## What is required
Begin at the first line and end at the line containing "two-fold bayonet collar". Extract exactly those lines.

## Data shown
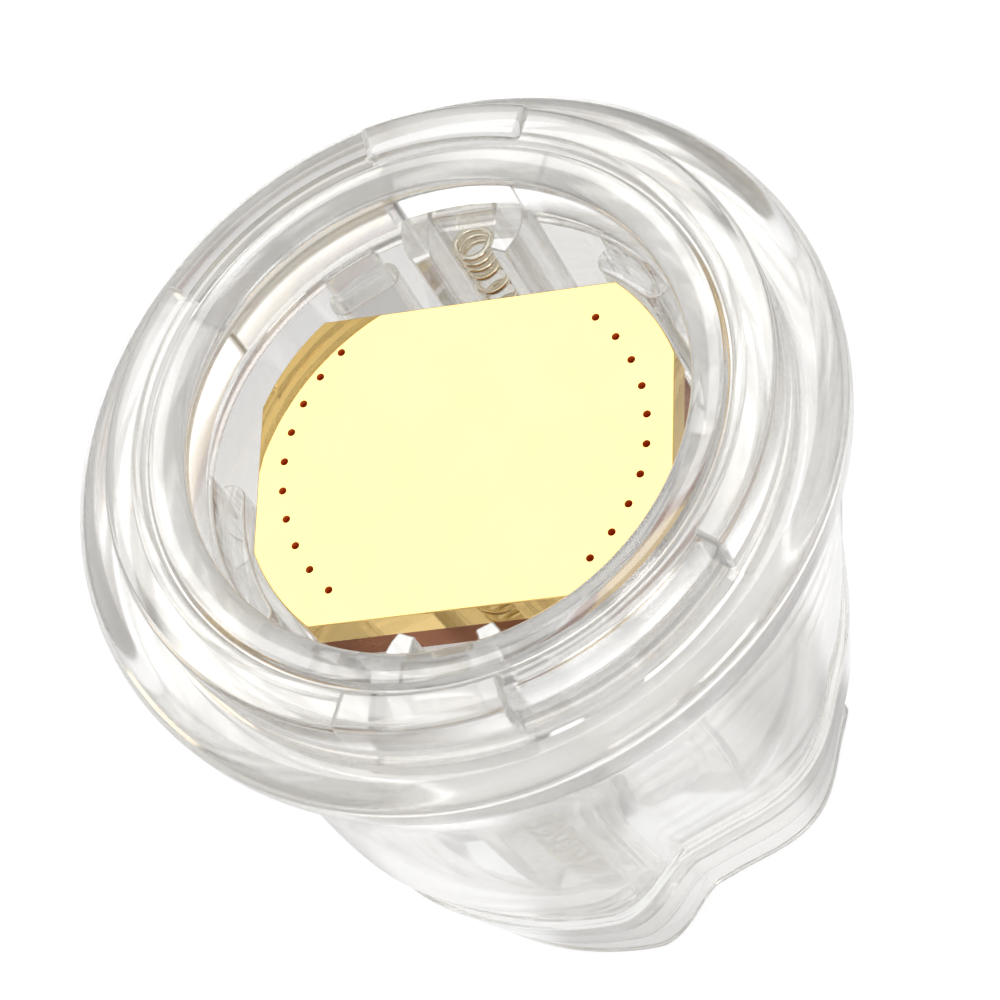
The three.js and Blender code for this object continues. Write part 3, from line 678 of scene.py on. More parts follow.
@dataclass
class FrontCap(Assembly):
    """Lip, two-fold bayonet collar and rounded flange."""

    aperture: float = 9.0
    lip: float = 10.3
    groove: float = 10.54
    collar: float = 11.1
    lug: float = 12.0
    flange: float = 13.86
    top: float = 24.3
    wall_rear: float = 22.2
    flange_top: float = 22.55
    crest: float = 21.78
    seam: float = 19.65
    shoulder: float = 21.63
    shoulder_in: float = 11.0
    bore: float = 12.1
    seam_inset: float = 0.73
    round_width: float = 0.96
    round_height: float = 0.77
    lip_rise: float = 0.15
    tab_rise: float = 0.25
    root: float = 0.3  # how far lugs and tabs reach into the ring
    edge: float = 0.22
    lug_span: Pair = (-33.0, 75.0)
    tab_span: Pair = (75.0, 105.0)
    lug_overlap: float = 2.0  # degrees that a lug reaches under its tab
    relief: tuple[Pair, ...] = ((8.5, 21.7), (9.3, 21.7), (9.3, 23.85), (8.5, 23.85))
    steps: int = 288

    def flange_side(self) -> list[Pair]:
        """Draws the flange's side, from its rear edge up to its flat top.

        Returns:
            Radius and height of each corner.
        """
        side = []
        for i in range(10):
            share = 1.0 - i / 10
            radius = self.flange - self.seam_inset * share * share
            side.append((radius, self.crest - (self.crest - self.seam) * share))
        for i in range(13):
            angle = math.pi / 2 * i / 12
            radius = self.flange - self.round_width + self.round_width * math.cos(angle)
            side.append((radius, self.crest + self.round_height * math.sin(angle)))
        return side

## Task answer
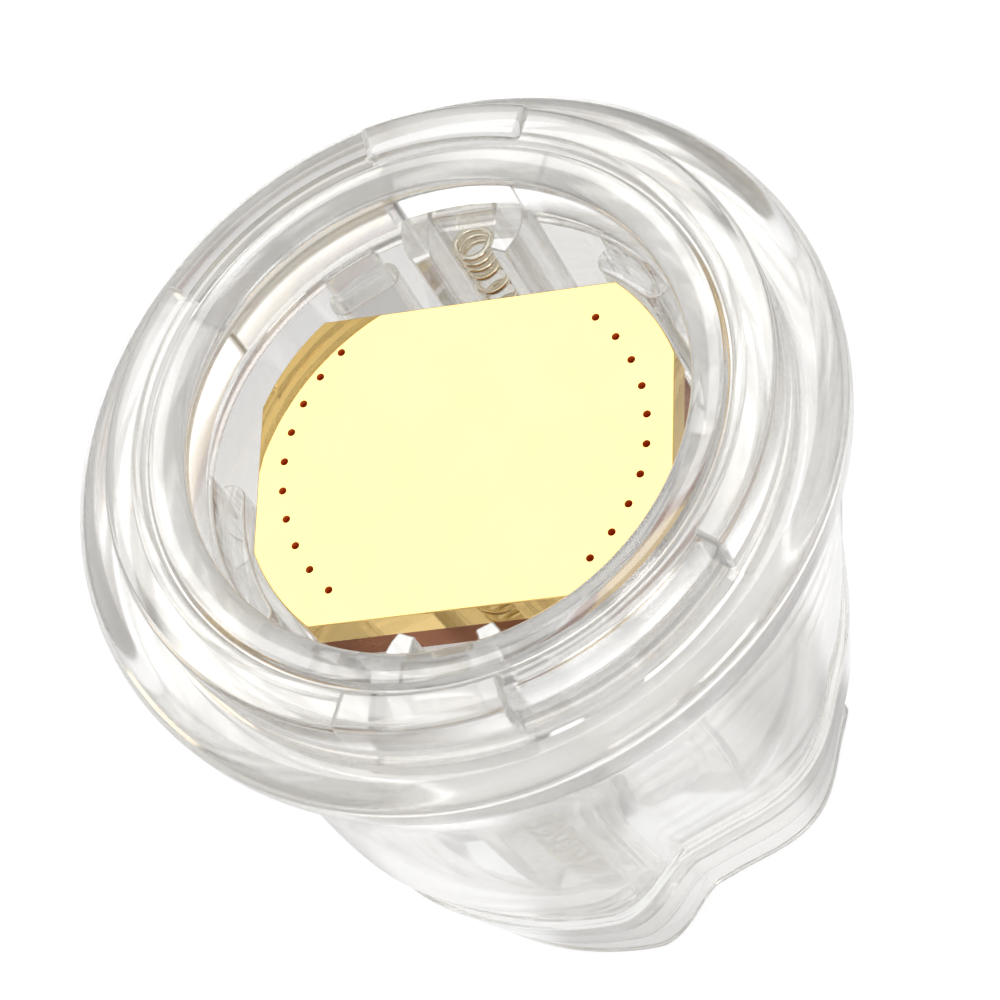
The three.js and Blender code for this object continues. Write part 3, from line 678 of scene.py on. More parts follow.
@dataclass
class FrontCap(Assembly):
    """Lip, two-fold bayonet collar and rounded flange."""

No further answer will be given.